Publications

Publications / Conference Poster

Towards workload-adaptive scheduling for HPC clusters

Goponenko, Alexander V.; Izadpanah, Ramin; Brandt, James M.; Dechev, Damian

The performance of HPC clusters depends on efficient scheduling of jobs. However, modern schedulers generally lack real-time information about resource utilization and require users to provide information, which is seldom accurate, on job requirements. The problem is exacerbated as HPC systems become increasingly more complicated and heterogeneous, which gives rise to new resource constraints (GPU, parallel file system, network bandwidth, burst buffers, etc.) In this work, we integrated data from LDMS, the Lightweight Distributed Metric Service, with Slurm, a popular job scheduler.
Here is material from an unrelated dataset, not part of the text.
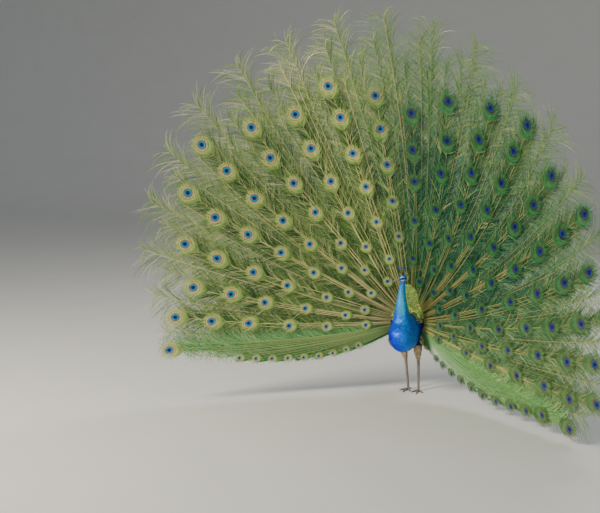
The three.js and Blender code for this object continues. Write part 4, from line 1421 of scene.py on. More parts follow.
def lay_coat(pile, body, roots, facing, flow, sizes, marks, glow, places):
    """Blades on a body, given the places, directions and (length, width, depth) of each."""
    count = len(roots)
    length, width, depth = (v[:, None, None] for v in sizes.T)
    length = length * rng.uniform(0.8, 1.15, (count, 1, 1))
    flow = unit(flow - facing * (flow * facing).sum(axis=-1, keepdims=True))
    flow = unit(flow + np.cross(facing, flow) * rng.normal(0, 0.1, (count, 1)))
    side = np.cross(facing, flow)
    t = BLADE_ROWS[None, :, None]
    c = BLADE_COLUMNS[None, None, :]
    reach = length * (t - 0.14 * c * c * t**3)
    sideways = width / 2 * c * BLADE_WIDTHS[None, :, None]
    flat = roots[:, None, None] + flow[:, None, None] * reach[..., None]
    flat = flat + side[:, None, None] * sideways[..., None]
    lift = t**1.2 * (1 + 0.25 * rng.random((count, 1, 1))) - 0.15
    height = depth * lift + 0.1 * width * (1 - np.abs(c)) * t
    points = settle(body, flat.reshape(-1, 3), np.broadcast_to(height, reach.shape).ravel())
    faces = sheet_faces(len(BLADE_ROWS), len(BLADE_COLUMNS))
    faces = faces[None] + np.arange(count)[:, None, None] * BLADE_POINTS
    chance = rng.random((count, 1, 1))
    tuft = np.stack(np.broadcast_arrays(c, t, chance), axis=-1).reshape(-1, 3)
    patch = places[:, None, None] + MAP_PATCH * np.stack(np.broadcast_arrays(c, 2 * t - 1), axis=-1)
    each = lambda v: np.repeat(v, BLADE_POINTS, axis=0)
    pile.add(points, faces, patch.reshape(-1, 2), tuft=tuft, marks=each(marks), glow=each(glow))


print("a blade has", len(sheet_faces(len(BLADE_ROWS), len(BLADE_COLUMNS))), "triangles")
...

To demonstrate the capabilities of such integration, we enabled scheduling based on the Lustre file system throughput. We demonstrated benefits of measurement of real-time utilization, prediction of applications requirements from historical data, and finer control of resources, in a preliminary evaluation of scheduling on a cluster of virtual machines. We also identified the possibility of further improving the scheduling efficiency through workload-adaptive scheduling, by adjusting the scheduling based on characteristics of the pending job. We validated the feasibility of this strategy by simulating job executions in our custom-made HPC cluster simulator.